Problem description:
Repeat the data verbatim.
Start Source material
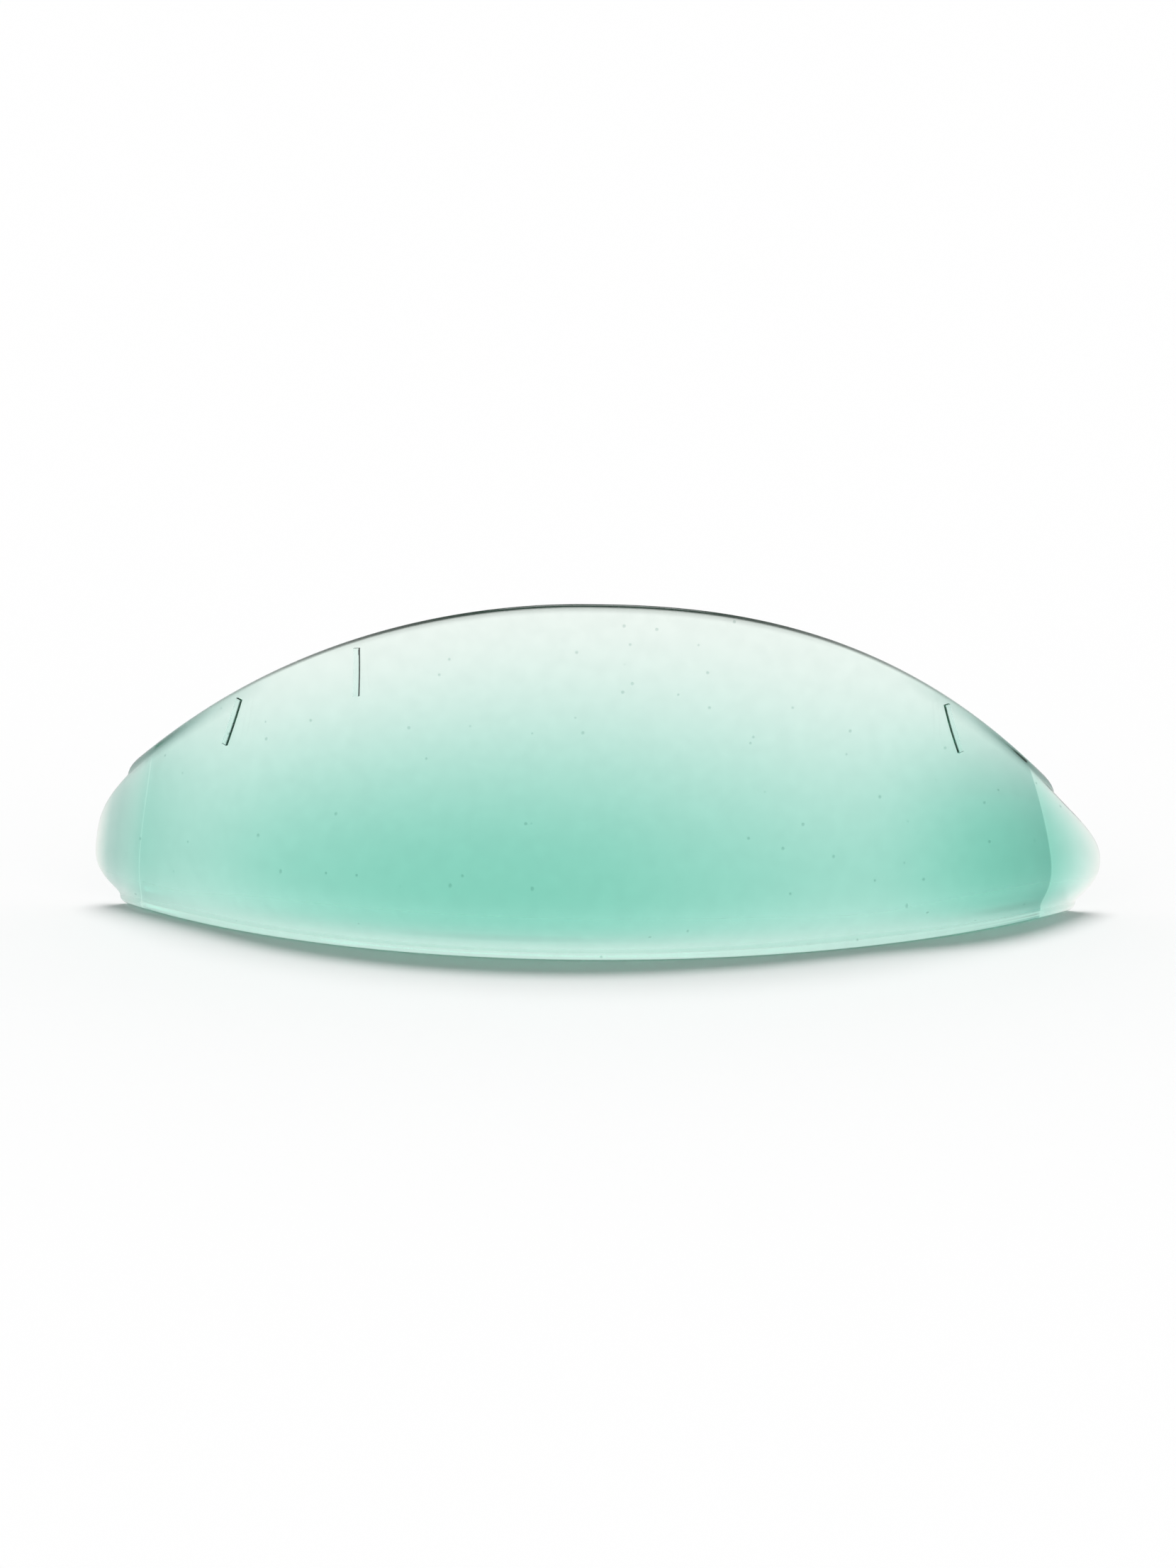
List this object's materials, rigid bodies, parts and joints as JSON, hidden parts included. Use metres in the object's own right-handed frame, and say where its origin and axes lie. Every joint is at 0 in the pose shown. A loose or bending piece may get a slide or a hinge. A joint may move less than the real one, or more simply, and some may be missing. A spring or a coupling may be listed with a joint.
{
  "type": "silicone eyelash lift shield",
  "caption": "Half-moon silicone pad, convex in front and hollow behind, that lies on a closed eyelid so the lashes can be combed up over its ridge.",
  "frame": {"origin": "middle of the underside of the bounding box, on the plane the lash edge stands on", "axes": "+X across the shield, -Y the way its convex front looks, +Z from the lash edge up to the rim"},
  "size_m": [0.038, 0.0104, 0.0132],
  "materials": {
    "silicone": "satin"
  },
  "bodies": {
    "root": {"silicone_shield": "silicone"}
  },
  "joints": []
}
End Source material
Complete answer:
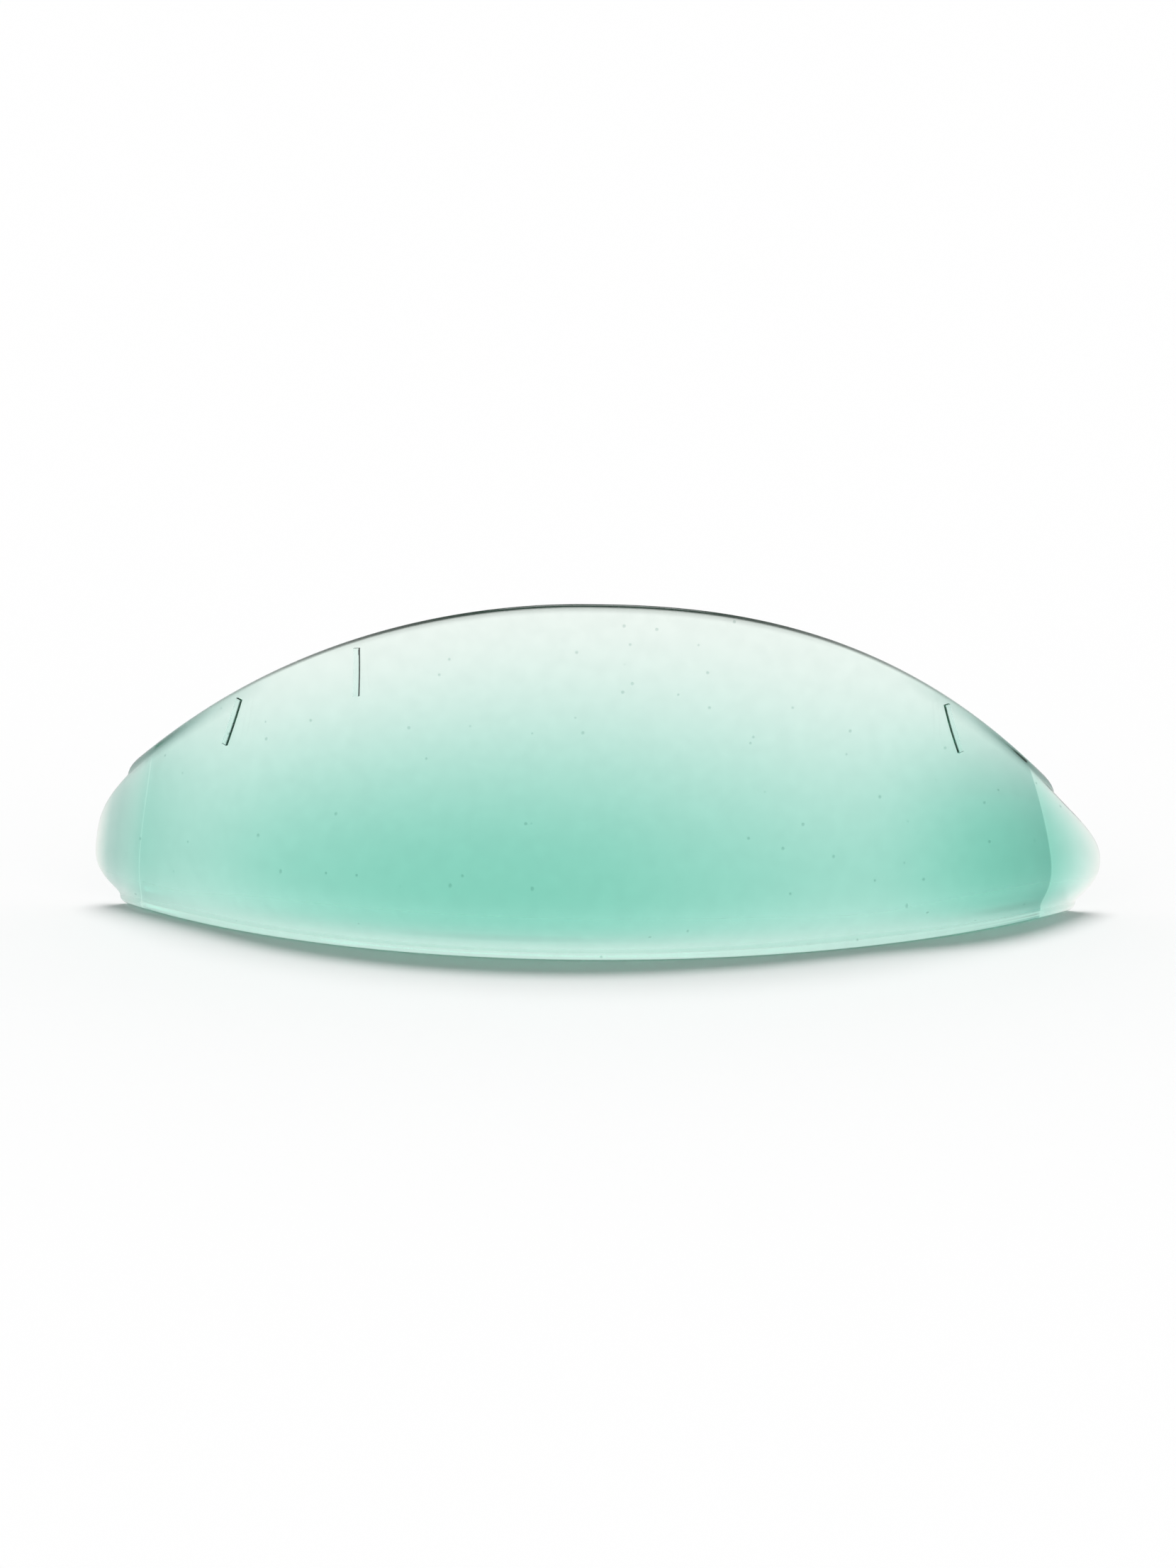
List this object's materials, rigid bodies, parts and joints as JSON, hidden parts included. Use metres in the object's own right-handed frame, and say where its origin and axes lie. Every joint is at 0 in the pose shown. A loose or bending piece may get a slide or a hinge. A joint may move less than the real one, or more simply, and some may be missing. A spring or a coupling may be listed with a joint.
{
  "type": "silicone eyelash lift shield",
  "caption": "Half-moon silicone pad, convex in front and hollow behind, that lies on a closed eyelid so the lashes can be combed up over its ridge.",
  "frame": {"origin": "middle of the underside of the bounding box, on the plane the lash edge stands on", "axes": "+X across the shield, -Y the way its convex front looks, +Z from the lash edge up to the rim"},
  "size_m": [0.038, 0.0104, 0.0132],
  "materials": {
    "silicone": "satin"
  },
  "bodies": {
    "root": {"silicone_shield": "silicone"}
  },
  "joints": []
}